Data extract:
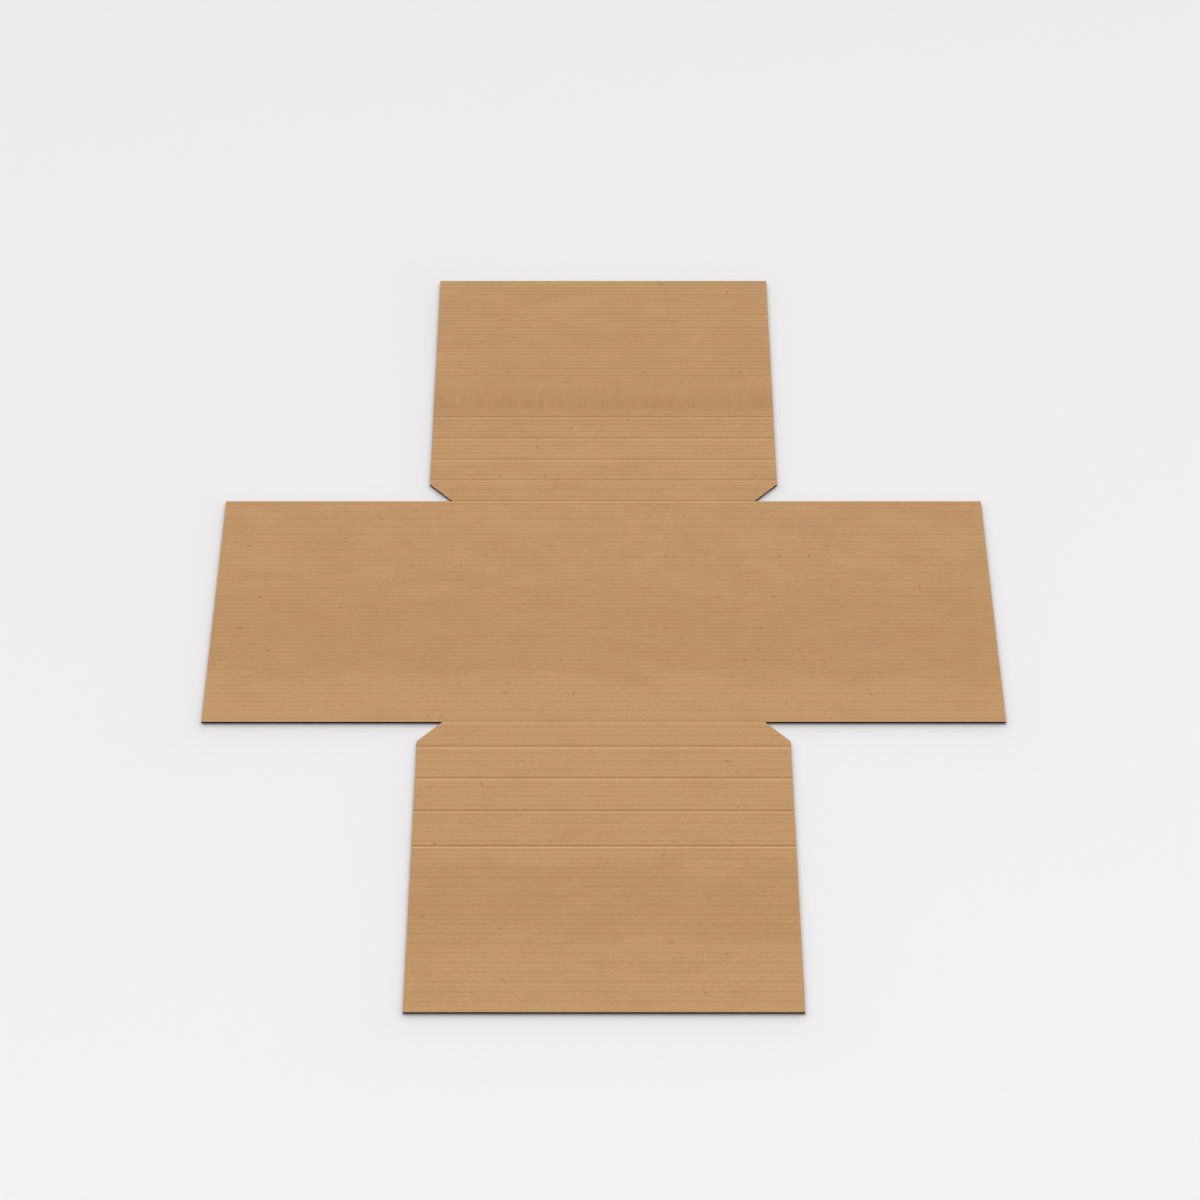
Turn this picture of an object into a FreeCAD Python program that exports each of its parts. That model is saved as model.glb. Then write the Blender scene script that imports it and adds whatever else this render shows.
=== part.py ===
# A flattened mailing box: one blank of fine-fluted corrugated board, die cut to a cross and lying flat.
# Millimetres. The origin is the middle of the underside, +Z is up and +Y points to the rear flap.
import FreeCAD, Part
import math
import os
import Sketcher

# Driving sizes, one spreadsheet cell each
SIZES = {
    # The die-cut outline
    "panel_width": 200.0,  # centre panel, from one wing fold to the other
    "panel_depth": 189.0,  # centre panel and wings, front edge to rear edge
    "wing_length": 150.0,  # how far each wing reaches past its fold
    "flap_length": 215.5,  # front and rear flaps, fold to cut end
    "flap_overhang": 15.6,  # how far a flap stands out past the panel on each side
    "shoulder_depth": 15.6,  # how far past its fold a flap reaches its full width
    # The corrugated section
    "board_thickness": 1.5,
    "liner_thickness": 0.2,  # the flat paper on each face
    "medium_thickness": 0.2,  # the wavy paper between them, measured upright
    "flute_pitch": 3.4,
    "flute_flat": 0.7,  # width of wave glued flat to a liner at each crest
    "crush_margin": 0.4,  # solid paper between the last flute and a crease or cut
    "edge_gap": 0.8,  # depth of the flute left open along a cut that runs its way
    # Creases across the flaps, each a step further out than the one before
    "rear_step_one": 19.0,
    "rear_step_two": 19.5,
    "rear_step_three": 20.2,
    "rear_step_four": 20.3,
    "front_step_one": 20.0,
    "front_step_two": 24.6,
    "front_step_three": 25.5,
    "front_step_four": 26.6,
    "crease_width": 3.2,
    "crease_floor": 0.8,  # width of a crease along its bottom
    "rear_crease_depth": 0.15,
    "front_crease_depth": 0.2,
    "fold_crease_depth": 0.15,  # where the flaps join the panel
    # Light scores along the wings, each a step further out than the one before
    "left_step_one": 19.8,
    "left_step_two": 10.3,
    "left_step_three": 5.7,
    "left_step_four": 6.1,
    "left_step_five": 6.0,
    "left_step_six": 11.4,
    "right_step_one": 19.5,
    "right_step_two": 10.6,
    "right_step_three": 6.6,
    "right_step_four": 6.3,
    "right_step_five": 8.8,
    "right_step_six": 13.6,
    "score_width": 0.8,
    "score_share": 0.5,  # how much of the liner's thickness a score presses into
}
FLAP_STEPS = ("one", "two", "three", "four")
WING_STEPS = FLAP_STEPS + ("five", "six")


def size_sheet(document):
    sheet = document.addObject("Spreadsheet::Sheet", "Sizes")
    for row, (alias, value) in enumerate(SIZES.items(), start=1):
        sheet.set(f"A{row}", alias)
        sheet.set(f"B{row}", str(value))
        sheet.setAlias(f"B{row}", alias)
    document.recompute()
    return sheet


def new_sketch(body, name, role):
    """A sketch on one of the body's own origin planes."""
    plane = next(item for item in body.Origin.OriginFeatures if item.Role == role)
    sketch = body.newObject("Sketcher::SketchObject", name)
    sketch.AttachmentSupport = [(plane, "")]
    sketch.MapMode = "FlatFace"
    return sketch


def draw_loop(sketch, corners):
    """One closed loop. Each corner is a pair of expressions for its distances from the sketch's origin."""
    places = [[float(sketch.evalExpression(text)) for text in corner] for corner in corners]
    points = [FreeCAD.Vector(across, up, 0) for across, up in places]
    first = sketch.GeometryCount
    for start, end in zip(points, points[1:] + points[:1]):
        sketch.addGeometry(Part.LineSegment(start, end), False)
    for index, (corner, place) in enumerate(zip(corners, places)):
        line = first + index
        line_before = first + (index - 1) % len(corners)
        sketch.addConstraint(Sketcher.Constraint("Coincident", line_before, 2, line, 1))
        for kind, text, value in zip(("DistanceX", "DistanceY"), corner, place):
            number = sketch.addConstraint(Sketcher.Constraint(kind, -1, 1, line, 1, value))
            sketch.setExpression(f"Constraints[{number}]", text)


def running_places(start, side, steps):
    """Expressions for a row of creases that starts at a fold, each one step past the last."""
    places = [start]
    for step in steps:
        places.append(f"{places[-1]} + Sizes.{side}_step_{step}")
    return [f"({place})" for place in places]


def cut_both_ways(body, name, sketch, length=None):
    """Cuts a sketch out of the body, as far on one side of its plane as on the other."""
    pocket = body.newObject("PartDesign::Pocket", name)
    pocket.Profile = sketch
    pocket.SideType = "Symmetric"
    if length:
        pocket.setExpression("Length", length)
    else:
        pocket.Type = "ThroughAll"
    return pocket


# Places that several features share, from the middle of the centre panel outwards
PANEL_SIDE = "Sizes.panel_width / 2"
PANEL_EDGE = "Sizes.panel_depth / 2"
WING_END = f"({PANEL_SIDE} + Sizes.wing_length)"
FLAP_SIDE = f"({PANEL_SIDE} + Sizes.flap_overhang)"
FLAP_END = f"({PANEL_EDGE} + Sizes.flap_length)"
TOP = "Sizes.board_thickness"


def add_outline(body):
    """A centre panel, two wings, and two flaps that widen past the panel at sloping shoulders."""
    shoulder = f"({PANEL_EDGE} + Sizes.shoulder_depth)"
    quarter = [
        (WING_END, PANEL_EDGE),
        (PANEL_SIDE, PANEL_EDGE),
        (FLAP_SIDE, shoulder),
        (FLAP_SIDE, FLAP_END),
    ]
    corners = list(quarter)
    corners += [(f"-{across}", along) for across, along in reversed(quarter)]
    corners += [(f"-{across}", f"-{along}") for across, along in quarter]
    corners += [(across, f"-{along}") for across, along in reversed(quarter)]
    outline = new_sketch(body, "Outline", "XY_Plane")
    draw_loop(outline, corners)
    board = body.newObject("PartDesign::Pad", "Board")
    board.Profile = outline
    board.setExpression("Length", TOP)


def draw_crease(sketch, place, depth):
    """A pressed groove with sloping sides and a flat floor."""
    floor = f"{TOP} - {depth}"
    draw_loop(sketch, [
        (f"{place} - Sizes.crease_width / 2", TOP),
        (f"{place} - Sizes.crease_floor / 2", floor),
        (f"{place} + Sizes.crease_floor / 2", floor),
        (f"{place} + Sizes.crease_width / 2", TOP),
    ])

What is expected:
In this exercise, copy only the lines from the opening line of the material through the line where "import Sketcher" appears.

Solved problem:
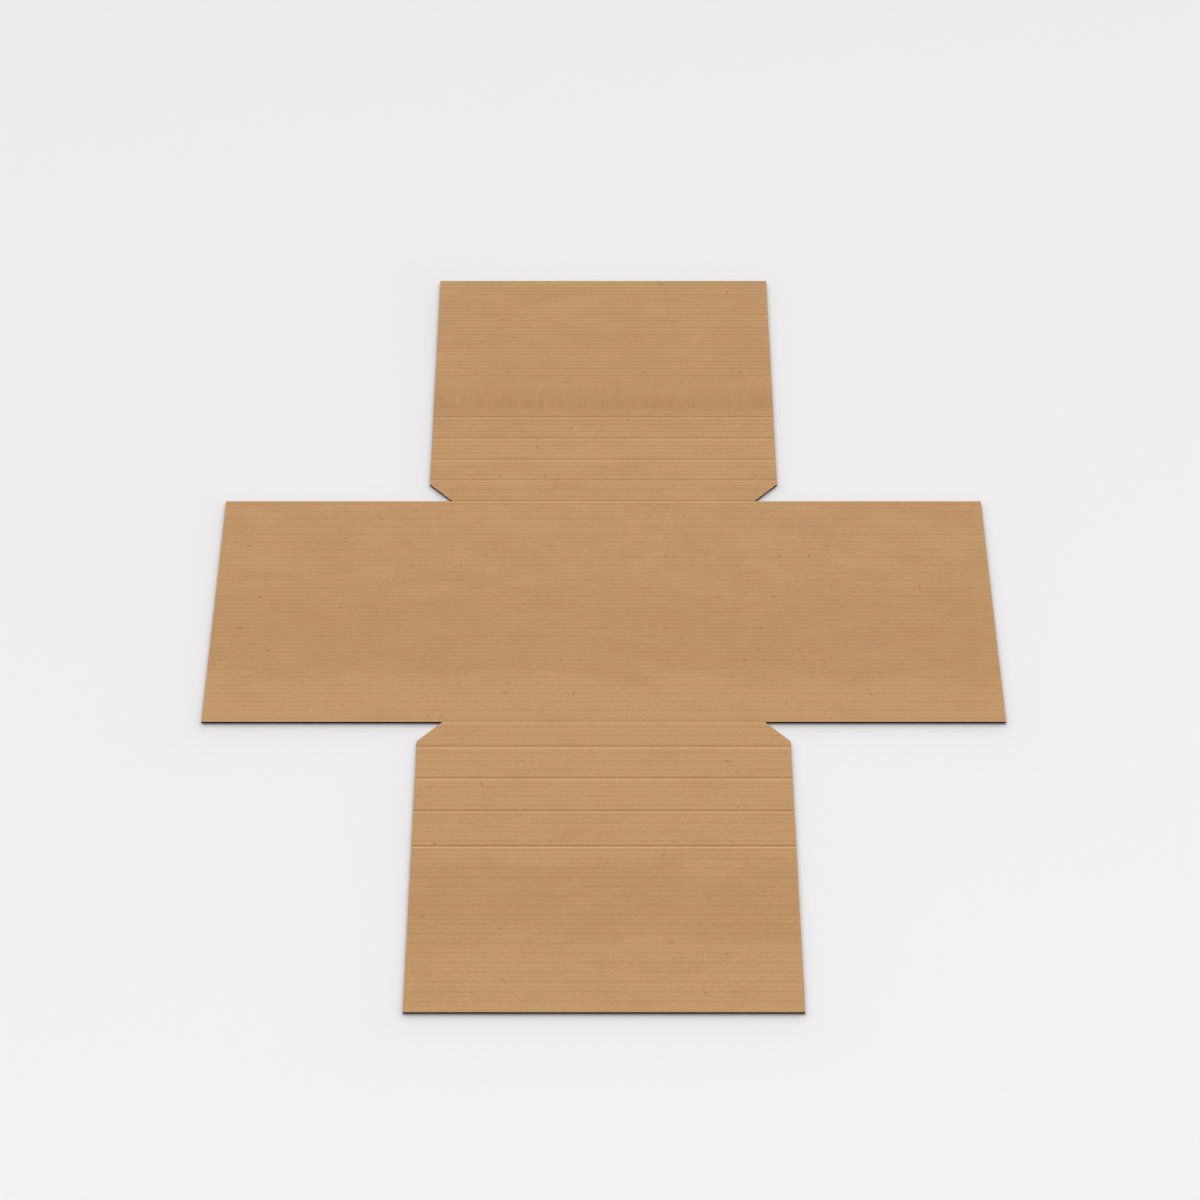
Turn this picture of an object into a FreeCAD Python program that exports each of its parts. That model is saved as model.glb. Then write the Blender scene script that imports it and adds whatever else this render shows.
=== part.py ===
# A flattened mailing box: one blank of fine-fluted corrugated board, die cut to a cross and lying flat.
# Millimetres. The origin is the middle of the underside, +Z is up and +Y points to the rear flap.
import FreeCAD, Part
import math
import os
import Sketcher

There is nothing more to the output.